No entanto, mesmo a obtenção de financiamento externo tornou-se um verdadeiro desafio para o governo Arce, que perdeu o controlo da Assembleia Legislativa Plurinacional como resultado de disputas cada vez mais violentas com Evo Morales. A emergência do evismo como uma oposição adicional ao governo teve o efeito imediato de que o partido no poder permanece em minoria no parlamento em comparação com as bancadas do evismo, da comunidad ciudadana e do Creemos, que conseguem mais de 2/3 da câmaras e podem, dessa forma, impor diversas condições para a aprovação de créditos internacionais. Assim, as disputas dentro do MAS são transferidas para o interior do governo e do Estado, acelerando a crise política e deixando um cenário aberto para o futuro.

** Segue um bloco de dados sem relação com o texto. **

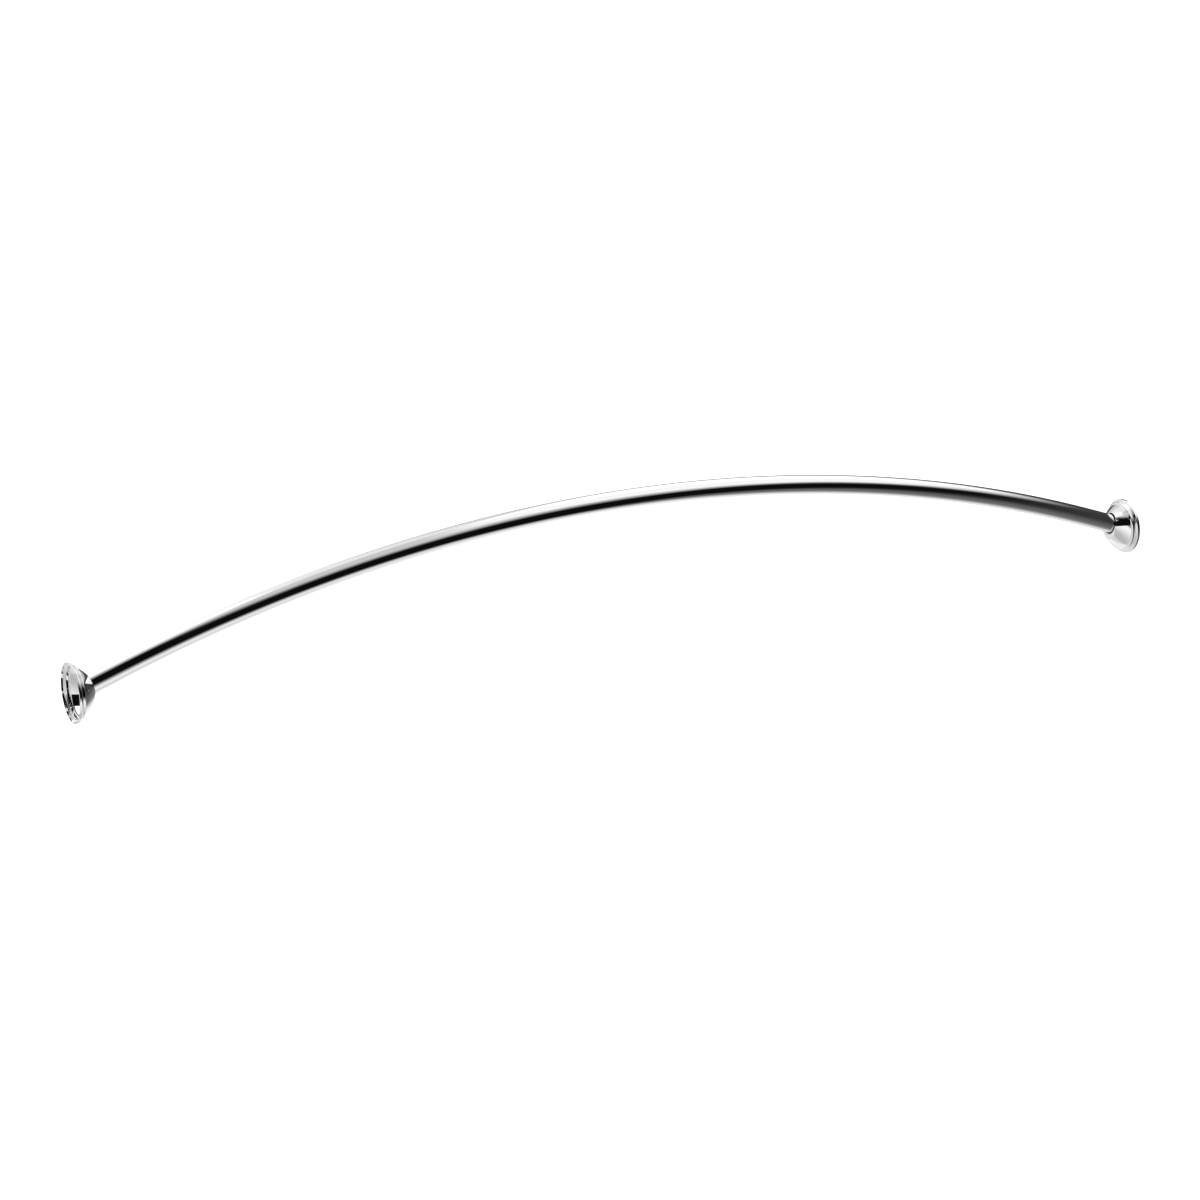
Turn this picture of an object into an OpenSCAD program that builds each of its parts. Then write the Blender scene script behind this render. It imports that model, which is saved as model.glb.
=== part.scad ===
// Curved shower curtain rod: one bent tube with a sliding wall cover at each end.
// Millimetres. The origin is the centre of the left cover's wall ring. +X runs along the
// wall-to-wall line to the right wall, the rod bows out along +Y and +Z is up.

/* [Span and bow] */
// Distance from the left wall to the right wall
wall_span = 1524; // [1400:1:1600]
// How far the tube's centre line bows out at mid-span
bow = 140; // [130:1:180]
// Radius of the bend, on the tube's centre line
bend_r = 2100; // [1900:10:2300]
// Distance from each wall at which the bend ends and the straight end starts
bend_inset = 62; // [56:1:90]
// Distance from each wall to the cut end of the tube
end_gap = 14; // [10:1:15]

/* [Tube] */
// Outside diameter of the tube
tube_d = 25.4; // [25:0.1:26]
// Wall thickness of the tube
tube_wall = 0.9; // [0.7:0.1:1.5]
// Break of the sharp edge at the cut ends
tube_break = 0.2; // [0.1:0.1:0.3]

/* [Wall cover] */
// Diameter of the ring that meets the wall
rim_d = 75; // [70:1:90]
// Height of the outer band above the wall
band_h = 4.6; // [4:0.2:6]
// Radius of the outer band's rounded shoulder
band_round = 2; // [1.5:0.1:2.4]
// Diameter of the step above the outer band
step_d = 67.2; // [66:0.2:68]
// Height of the step above the wall
step_h = 9.6; // [9:0.2:11]
// Radius of the step's rounded shoulder
step_round = 1.5; // [1.3:0.1:2]
// Radius in the two corners below the step and below the dome
cove = 0.8; // [0.6:0.1:1]
// Diameter of the dome where it rises from the step
dome_d = 61.4; // [60:0.2:62]
// Radius of the dome's long curve from the step to its crown
dome_curve = 55; // [45:1:80]
// Diameter of the crown, where the dome's curve ends and the crown's round starts
crown_d = 30.8; // [29:0.2:32]
// Height of that place above the wall, about half a millimetre short of the whole depth
crown_h = 26.3; // [25.5:0.1:28]
// Radius of the crown's round
crown_round = 2.6; // [2:0.1:3]
// Thickness of the pressed sheet
sheet = 1.2; // [0.8:0.1:1.2]

/* [Neck and liner] */
// Diameter of the slanted hole that the tube passes through
neck_d = 29; // [28.4:0.1:29.4]
// Length of the liner, from its flange's face to its outer end
liner_len = 7.6; // [6:0.1:8]
// Width of the liner's flange beyond the neck hole
liner_lip = 1.1; // [0.8:0.1:1.4]
// Thickness of the liner's flange
liner_flange = 1; // [0.8:0.1:1.2]
// Distance from the tube's end to the liner's flange
liner_set = 1; // [0.6:0.1:1.2]
// Radial clearance between liner and tube, and between cover and liner
slip = 0.05; // [0.02:0.01:0.08]

/* [Hidden] */

// Facets used only for the preview
round_fn = 96;
bend_fn = 1080;

// Points along the arcs of the cover's section
shoulder_steps = 6;
cove_steps = 5;
dome_steps = 16;

// How far a cutting tool runs past the face that it cuts
poke = 1;

mid_x = wall_span / 2;
tube_r = tube_d / 2;
bore_r = tube_r - tube_wall;
rim_r = rim_d / 2;
step_r = step_d / 2;
dome_r = dome_d / 2;
crown_r = crown_d / 2;
neck_r = neck_d / 2;

// Half of the bend's angle, which is also the slant of the tube's straight ends to the wall line
slant = asin((mid_x - bend_inset) / bend_r);
// Angle by which each half of the bend runs past mid-span before it is cut square there
bend_over = 1;

straight_len = (bend_inset - end_gap) / cos(slant);
bend_start_y = bow - bend_r * (1 - cos(slant));
end_y = bend_start_y - straight_len * sin(slant);

// Along the tube from its cut end: where the collar starts, clear of the liner's flange,
// and a length with which it always reaches the dome, where it is trimmed
collar_in = liner_set + liner_flange + slip;
collar_len = 16;

// Points of an arc about [x, y], from angle a to angle b
function arc(x, y, r, a, b, n) =
    [for (i = [0:n]) let (u = a + (b - a) * i / n) [x + r * cos(u), y + r * sin(u)]];

// Centre of a circle of radius r through p and q, on the side below the line from p to q
function below(p, q, r) =
    let (d = q - p, h = norm(d) / 2, m = (p + q) / 2, n = [d[1], -d[0]] / norm(d))
    m + n * sqrt(r * r - h * h);

// The dome's long curve: its foot on the step, the start of the crown's round, and its centre
dome_foot = [step_h + cove / 2, dome_r];
dome_top = [crown_h, crown_r];
dome_mid = below(dome_foot, dome_top, dome_curve);
foot_angle = atan2(dome_foot[1] - dome_mid[1], dome_foot[0] - dome_mid[0]);
top_angle = atan2(dome_top[1] - dome_mid[1], dome_top[0] - dome_mid[0]);

// Centre of the crown's round, which leaves the dome's curve at dome_top and ends flat
crown_mid = dome_top - crown_round * [cos(top_angle), sin(top_angle)];

// Half section of the cover as [height above the wall, radius], set in from the outside by t
function cover_line(t) = concat(
    [[0, rim_r - t]],
    arc(band_h - band_round, rim_r - band_round, band_round - t, 90, 0, shoulder_steps),
    arc(band_h + cove, step_r + cove, cove + t, 180, 270, cove_steps),
    arc(step_h - step_round, step_r - step_round, step_round - t, 90, 0, shoulder_steps),
    [[step_h - t, dome_r + cove]],
    arc(dome_mid[0], dome_mid[1], dome_curve - t, foot_angle, top_angle, dome_steps),
    arc(crown_mid[0], crown_mid[1], crown_round - t, top_angle, 0, shoulder_steps)
);

// Everything inside the cover's outline, set in by t, standing on the wall and rising along +Z
module cover_solid(t) {
    line = cover_line(t);
    last = line[len(line) - 1];
    rotate_extrude($fn = round_fn)
        polygon(concat([[0, 0]], [for (p = line) [p[1], p[0]]], [[0, last[0]]]));
}

// Moves a child that runs along +Z from its origin onto the tube's left end, out towards the bow
module on_left_end() {
    translate([end_gap, end_y, 0]) rotate([0, 90, slant]) children();
}

// Turns a cover that rises along +Z to stand out from the left wall
module on_left_wall() {
    rotate([0, 90, 0]) children();
}

// Mirrors a left-hand piece to the right-hand end
module at_right() {
    translate([wall_span, 0, 0]) mirror([1, 0, 0]) children();
}

// A straight pipe of outside radius a and inside radius b
module pipe(a, b, h) {
    difference() {
        cylinder(r = a, h = h, $fn = round_fn);
        translate([0, 0, -poke]) cylinder(r = b, h = h + 2 * poke, $fn = round_fn);
    }
}

// Straight end of the tube, rising along +Z from its cut edge, whose corner is broken
module straight_end() {
    rotate_extrude($fn = round_fn)
        polygon([
            [bore_r, 0], [tube_r - tube_break, 0], [tube_r, tube_break],
            [tube_r, straight_len], [bore_r, straight_len]
        ]);
}

// Right half of the tube: the straight end and the bend that follows it, cut square at mid-span
module half_tube() {
    difference() {
        translate([mid_x, bow - bend_r, 0]) rotate([0, 0, 90 - slant]) {
            translate([bend_r, -straight_len, 0]) rotate([-90, 0, 0]) straight_end();
            rotate_extrude(angle = slant + bend_over, $fn = bend_fn) translate([bend_r, 0]) difference() {
                circle(r = tube_r, $fn = round_fn);
                circle(r = bore_r, $fn = round_fn);
            }
        }
        translate([mid_x - wall_span, -bend_r, -tube_d]) cube([wall_span, 2 * bend_r, 2 * tube_d]);
    }
}

// One tube: a long even bend between two straight ends
module curved_tube() {
    color("gainsboro") {
        half_tube();
        at_right() half_tube();
    }
}

// Pressed cover: stepped rim and shallow dome, open at the wall, with a slanted neck hole
// whose edge is turned inwards into a short collar
module cover() {
    difference() {
        union() {
            difference() {
                on_left_wall() cover_solid(0);
                on_left_wall() translate([0, 0, -poke])
                    cylinder(r = rim_r - sheet, h = 2 * poke, $fn = round_fn);
                on_left_wall() cover_solid(sheet);
            }
            intersection() {
                on_left_wall() cover_solid(sheet / 2);
                on_left_end() translate([0, 0, collar_in])
                    cylinder(r = neck_r + sheet, h = collar_len, $fn = round_fn);
            }
        }
        on_left_end() cylinder(r = neck_r, h = 2 * collar_len, $fn = round_fn);
    }
}

module left_cover() {
    color("silver") cover();
}

module right_cover() {
    color("silver") at_right() cover();
}

// Moulded liner that lets the cover slide and turn on the tube without marking it
module neck_liner() {
    on_left_end() translate([0, 0, liner_set]) {
        pipe(neck_r + liner_lip, tube_r + slip, liner_flange);
        pipe(neck_r - slip, tube_r + slip, liner_len);
    }
}

module left_neck_liner() {
    color("dimgray") neck_liner();
}

module right_neck_liner() {
    color("dimgray") at_right() neck_liner();
}

curved_tube();
left_cover();
right_cover();
left_neck_liner();
right_neck_liner();
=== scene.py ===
import math

import bpy
import numpy as np
from mathutils import Matrix, Vector


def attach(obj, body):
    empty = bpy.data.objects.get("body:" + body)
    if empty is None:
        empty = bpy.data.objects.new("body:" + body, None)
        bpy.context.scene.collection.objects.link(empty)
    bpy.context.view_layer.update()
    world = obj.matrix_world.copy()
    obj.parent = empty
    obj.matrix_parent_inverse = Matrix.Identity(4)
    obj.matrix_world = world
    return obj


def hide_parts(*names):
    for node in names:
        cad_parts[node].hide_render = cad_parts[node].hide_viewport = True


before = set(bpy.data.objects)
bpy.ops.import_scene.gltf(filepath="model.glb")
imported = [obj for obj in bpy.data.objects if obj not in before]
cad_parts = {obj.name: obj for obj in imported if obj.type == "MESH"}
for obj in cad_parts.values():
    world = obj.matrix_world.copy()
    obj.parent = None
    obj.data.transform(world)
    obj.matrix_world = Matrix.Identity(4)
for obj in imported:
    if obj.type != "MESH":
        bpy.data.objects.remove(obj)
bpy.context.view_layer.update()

scene = bpy.context.scene
scene.view_settings.view_transform = "Standard"


# Curved tube
# One length of drawn steel tube, bent to a long even curve between two short straight ends.
# It is cut square, its edges are broken, and it is polished and chrome plated all over.
# Each end takes a wall bracket's stub, out of sight inside its cover.

WALL_SPAN = 1.524
BOW = 0.140
BEND_RADIUS = 2.100
BEND_INSET = 0.062
END_GAP = 0.014
TUBE_RADIUS = 0.0127
TUBE_WALL = 0.0009
LIP_ROUND = 0.0002
EDGE_ROWS = np.array([0.0005, 0.002])
END_MARGIN = 0.006
SKIN_ROWS, BORE_ROWS, TUBE_SLICES = 420, 90, 96
SLANT = math.asin((WALL_SPAN / 2 - BEND_INSET) / BEND_RADIUS)
STRAIGHT = (BEND_INSET - END_GAP) / math.cos(SLANT)
TUBE_LENGTH = 2 * STRAIGHT + 2 * SLANT * BEND_RADIUS


def tube_line(s):
    """Point and direction of the tube's centre line, s metres along it from the left cut end.
    The direction turns evenly from +SLANT to -SLANT over the bend and holds still outside it.
    The point is the one on the bend's circle, moved on along the tangent in the straight ends."""
    a = np.clip((s - STRAIGHT) / BEND_RADIUS - SLANT, -SLANT, SLANT)
    past = s - STRAIGHT - (a + SLANT) * BEND_RADIUS
    along = np.stack([np.cos(a), -np.sin(a), 0 * a], -1)
    circle = np.stack([np.sin(a), np.cos(a) - 1, 0 * a], -1) * BEND_RADIUS
    return circle + past[..., None] * along + [WALL_SPAN / 2, BOW, 0], along


def arc(x, y, radius, start, end, count):
    """Points of an arc about (x, y), evenly spaced from angle start to angle end in degrees."""
    t = np.radians(np.linspace(start, end, count + 1))
    return np.stack([x + radius * np.cos(t), y + radius * np.sin(t)], -1)


def lengths(line):
    """Distance along a line of points, from its first point to each one."""
    return np.append(0, np.cumsum(np.linalg.norm(np.diff(line, axis=0), axis=1)))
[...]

Enfrentar as tendências golpistas com a mobilização e auto-organização dos trabalhadores camponesa e popular
Independentemente da forma como se interpretam os acontecimentos de ontem, quer se trate de uma tentativa de golpe, uma tentativa de autogolpe, ou um "espetáculo" montado pelo governo, é certo que o fato determinante é o protagonismo das Forças Armadas e os arroubos cada vez mais ousados de tendências golpistas que procuram seduzir setores das instituições militares.
Portanto, para nós agora a chave é lutar contra as políticas desmobilizadoras, como a hipótese de que foi "um show", lutar contra a política de colaboração de classes e embelezamento das Forças Armadas e da polícia, herança do MAS, e opor a tudo isso uma política de exigência aos sindicatos, grêmios estudantis, organizações de bairro, movimentos sociais, indígenas e camponeses, movimento de mulheres e LGBTs para promover a coordenação e reuniões operárias, camponesas e populares para discutir como enfrentar os ataques golpistas que começam a emergir de diferentes setores políticos e construir o caminho para que nós, trabalhadores, tomemos o centro da vida política nacional como os militares acabaram de fazer. A necessidade urgente de uma organização política independente, socialista e revolucionária dos trabalhadores torna-se o problema central do país, pois na medida em que isso não se concretize, o destino da Bolívia dependerá de governos que se apoiam nas Forças Armadas e em potencias estrangeiras para a pilhagem dos bens naturais comuns e a exploração dos trabalhadores, camponeses e pobres.
É preciso construir uma saída a partir de baixo, da auto-organização com independência política dos trabalhadores e dos setores populares do campo e da cidade! Somente a nossa mobilização independente pode deter o golpismo “não importa de onde venha”, abrindo caminho para a contraofensiva operária, camponesa e popular, que nos leve a um governo dos trabalhadores e do povo que lute pelo construção do socialismo a partir de baixo!